Unfortunately speed-to-delivery of simple capability e.g. email, file-storage, document/content creation etc is so fast that the businesses can nip ahead of the ability of ventures like industry marketplaces to respond - and we are once again back with classic procurement with small, iterative, rapid deliverables - and little or no governance controls.


Summary

So the issue isn't how to buy skills, capabilities, and services - it's how to manage, validate and maintain an acceptable level of delivery (aka manage the Quality of the output).


Now quality is subjective - based on, and measured against, other things of a similar kind.
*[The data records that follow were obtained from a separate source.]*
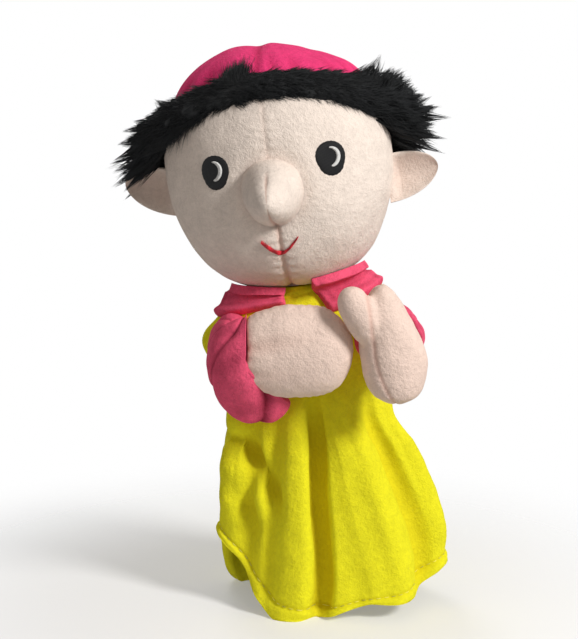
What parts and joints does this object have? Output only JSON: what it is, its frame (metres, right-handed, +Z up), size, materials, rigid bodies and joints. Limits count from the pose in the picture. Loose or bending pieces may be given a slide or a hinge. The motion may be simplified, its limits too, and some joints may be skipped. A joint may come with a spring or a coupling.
{
  "type": "plush hand puppet",
  "caption": "Glove puppet with a stuffed plush head, fur band and cap, collar, padded mitts and an open folded tunic that a hand fills.",
  "frame": {"origin": "on the ground below the middle of the puppet's bounding box", "axes": "+Z up through the head, -Y is the way the face looks, +X to the viewer's right"},
  "size_m": [0.1628, 0.1334, 0.2727],
  "materials": {
    "face_plush": "short-nap pale pink-cream plush",
    "filling": "loose polyester fibre",
    "lining": "thin knitted lining",
    "long_fur": "long-pile black faux fur",
    "cap_plush": "soft pink plush",
    "black_thread": "satin-stitched black thread",
    "white_thread": "satin-stitched white thread",
    "red_thread": "satin-stitched red thread",
    "magenta_plush": "short-nap magenta plush",
    "yellow_plush": "short-nap bright yellow plush",
    "mitt_plush": "short-nap skin-pink plush"
  },
  "bodies": {
    "root": {"face_panel_left": "face_plush", "face_panel_right": "face_plush", "head_back_panel": "face_plush", "head_stuffing": "filling", "finger_pocket": "lining", "nose": "face_plush", "ear_left": "face_plush", "ear_right": "face_plush", "hair_band": "long_fur", "cap_crown": "cap_plush", "eye_left": "black_thread", "eye_right": "black_thread", "eye_crescent_left": "white_thread", "eye_crescent_right": "white_thread", "mouth_stitch": "red_thread", "collar_left": "magenta_plush", "collar_right": "magenta_plush", "tunic_front": "yellow_plush", "tunic_back": "yellow_plush", "sleeve_left": "magenta_plush", "sleeve_left_forearm": "magenta_plush", "sleeve_right": "magenta_plush", "hand_left": "mitt_plush", "hand_right": "mitt_plush"}
  },
  "joints": []
}
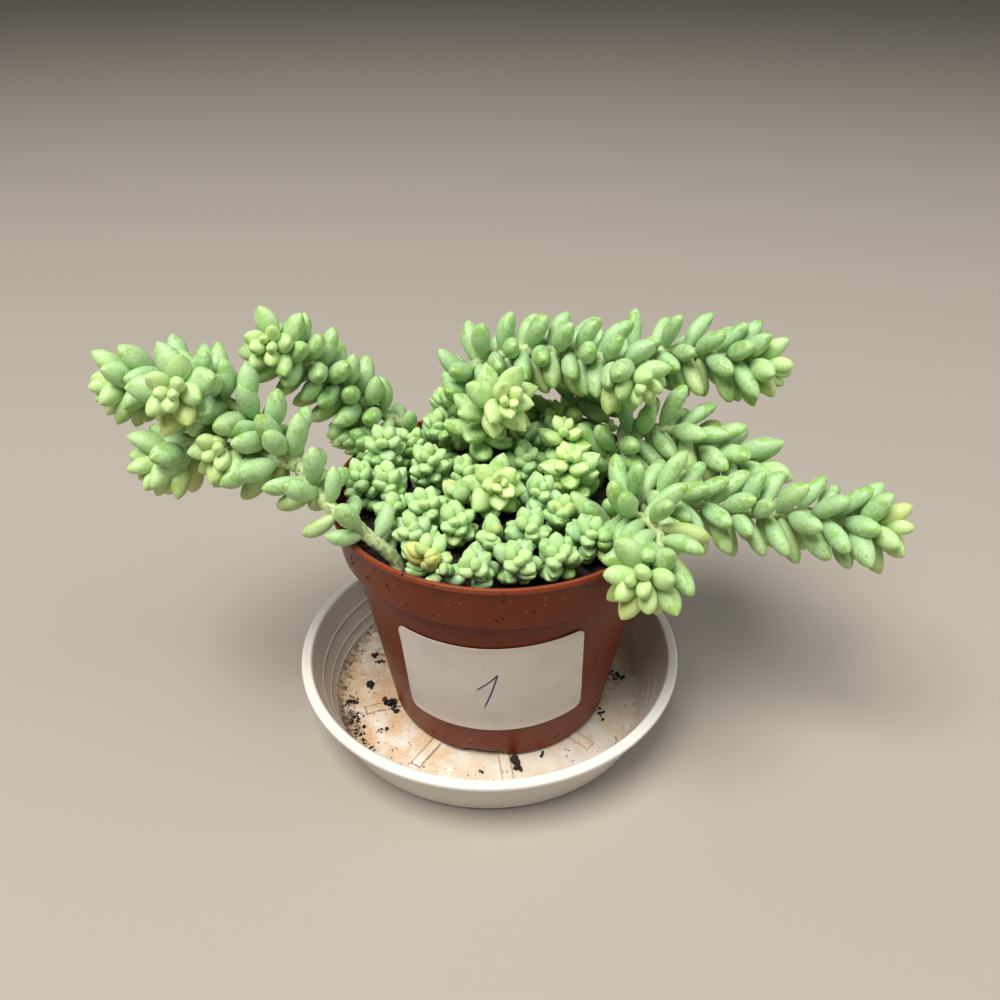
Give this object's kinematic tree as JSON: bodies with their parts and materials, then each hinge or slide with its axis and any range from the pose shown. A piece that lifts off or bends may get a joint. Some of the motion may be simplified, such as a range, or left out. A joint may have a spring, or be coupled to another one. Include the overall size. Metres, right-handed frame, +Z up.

For that you need clarity in definition and something against which to measure.


Key questions to consider for improving your outcome:

  • have you really understood what it is you want vs. what you have asked for?

  • do you have a baseline to measure against? (does one even exist?)

  • have you checked who you are getting has either knowledge and strong processes they will use?

  • don't confuse this with ability to fill in forms for a panel

  • do you have a process for, and competent party to, review outcomes?

  • are you willing to course-correct, or invest, if things are not quite as expected?

If you can't answer the above, you're probably running a much higher risk of your project not meeting expectations than you think - and your name being in the news.


So anyone that tries to tell you that standard purchasing process ensures a level of "Quality" in the of output is smoking funny things. Don't expect a payment plan to fix your issues with implementation.